**Stated exercise**
Print verbatim the opening line of the material and every subsequent line through the one containing "scene.collection.objects.link(light)".

**Data provided**
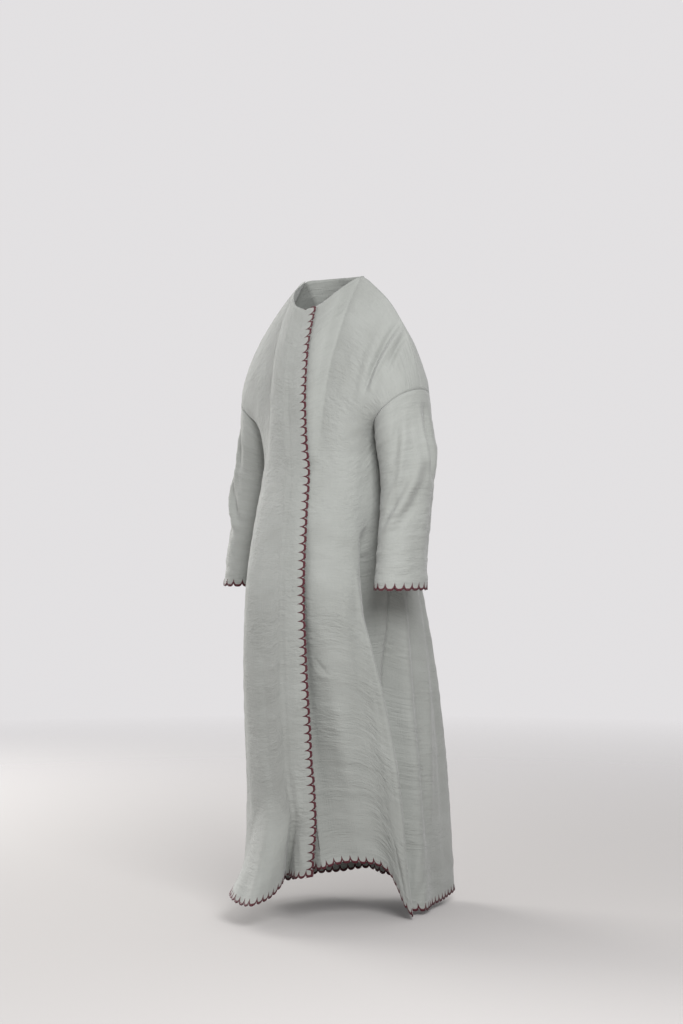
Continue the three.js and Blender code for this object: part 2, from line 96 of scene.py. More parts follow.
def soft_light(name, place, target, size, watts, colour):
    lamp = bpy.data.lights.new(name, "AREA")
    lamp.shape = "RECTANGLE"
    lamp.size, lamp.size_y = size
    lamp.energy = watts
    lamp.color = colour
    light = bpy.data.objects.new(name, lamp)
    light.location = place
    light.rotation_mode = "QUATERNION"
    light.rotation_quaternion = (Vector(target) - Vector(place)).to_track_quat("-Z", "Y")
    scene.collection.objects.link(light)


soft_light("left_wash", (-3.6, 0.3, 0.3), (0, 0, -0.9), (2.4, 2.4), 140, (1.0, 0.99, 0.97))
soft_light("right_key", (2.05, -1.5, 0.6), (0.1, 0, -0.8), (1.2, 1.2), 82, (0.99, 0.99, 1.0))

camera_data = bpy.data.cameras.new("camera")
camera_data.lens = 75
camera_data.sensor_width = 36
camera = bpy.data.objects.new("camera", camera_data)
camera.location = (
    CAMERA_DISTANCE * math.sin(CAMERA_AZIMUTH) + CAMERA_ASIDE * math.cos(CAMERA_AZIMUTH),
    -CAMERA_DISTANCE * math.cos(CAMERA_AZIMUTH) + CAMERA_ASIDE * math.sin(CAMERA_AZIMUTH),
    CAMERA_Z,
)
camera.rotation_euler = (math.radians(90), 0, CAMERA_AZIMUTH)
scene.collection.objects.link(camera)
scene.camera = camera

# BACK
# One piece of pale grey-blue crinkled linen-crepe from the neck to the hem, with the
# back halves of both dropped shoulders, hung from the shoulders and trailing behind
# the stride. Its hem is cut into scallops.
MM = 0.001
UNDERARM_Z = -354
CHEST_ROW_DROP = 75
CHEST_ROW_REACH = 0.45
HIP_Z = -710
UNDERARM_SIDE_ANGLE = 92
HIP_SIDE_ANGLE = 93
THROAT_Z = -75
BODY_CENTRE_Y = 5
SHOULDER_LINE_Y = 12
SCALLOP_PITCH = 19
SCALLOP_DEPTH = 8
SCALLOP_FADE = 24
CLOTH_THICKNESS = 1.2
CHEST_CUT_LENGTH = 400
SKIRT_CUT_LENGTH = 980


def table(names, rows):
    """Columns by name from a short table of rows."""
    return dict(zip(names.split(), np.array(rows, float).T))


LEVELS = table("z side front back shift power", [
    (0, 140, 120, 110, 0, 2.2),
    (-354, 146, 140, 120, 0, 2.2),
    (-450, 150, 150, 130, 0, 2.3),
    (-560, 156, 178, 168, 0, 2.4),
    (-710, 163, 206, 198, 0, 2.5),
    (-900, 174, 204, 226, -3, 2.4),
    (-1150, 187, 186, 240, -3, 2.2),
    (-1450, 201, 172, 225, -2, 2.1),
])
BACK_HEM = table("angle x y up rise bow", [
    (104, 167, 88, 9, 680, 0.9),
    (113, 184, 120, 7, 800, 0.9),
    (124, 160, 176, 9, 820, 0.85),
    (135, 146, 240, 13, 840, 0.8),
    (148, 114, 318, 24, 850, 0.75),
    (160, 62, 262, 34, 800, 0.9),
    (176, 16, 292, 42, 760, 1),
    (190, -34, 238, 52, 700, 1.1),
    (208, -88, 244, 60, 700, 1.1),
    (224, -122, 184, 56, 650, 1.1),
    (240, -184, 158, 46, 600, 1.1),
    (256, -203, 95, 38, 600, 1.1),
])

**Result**
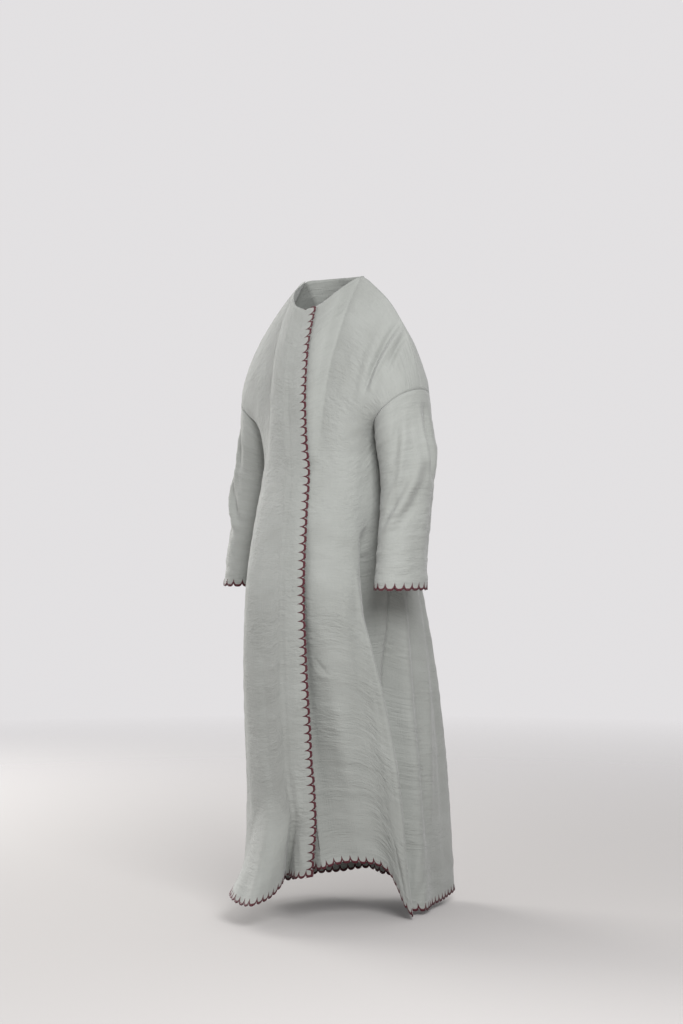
Continue the three.js and Blender code for this object: part 2, from line 96 of scene.py. More parts follow.
def soft_light(name, place, target, size, watts, colour):
    lamp = bpy.data.lights.new(name, "AREA")
    lamp.shape = "RECTANGLE"
    lamp.size, lamp.size_y = size
    lamp.energy = watts
    lamp.color = colour
    light = bpy.data.objects.new(name, lamp)
    light.location = place
    light.rotation_mode = "QUATERNION"
    light.rotation_quaternion = (Vector(target) - Vector(place)).to_track_quat("-Z", "Y")
    scene.collection.objects.link(light)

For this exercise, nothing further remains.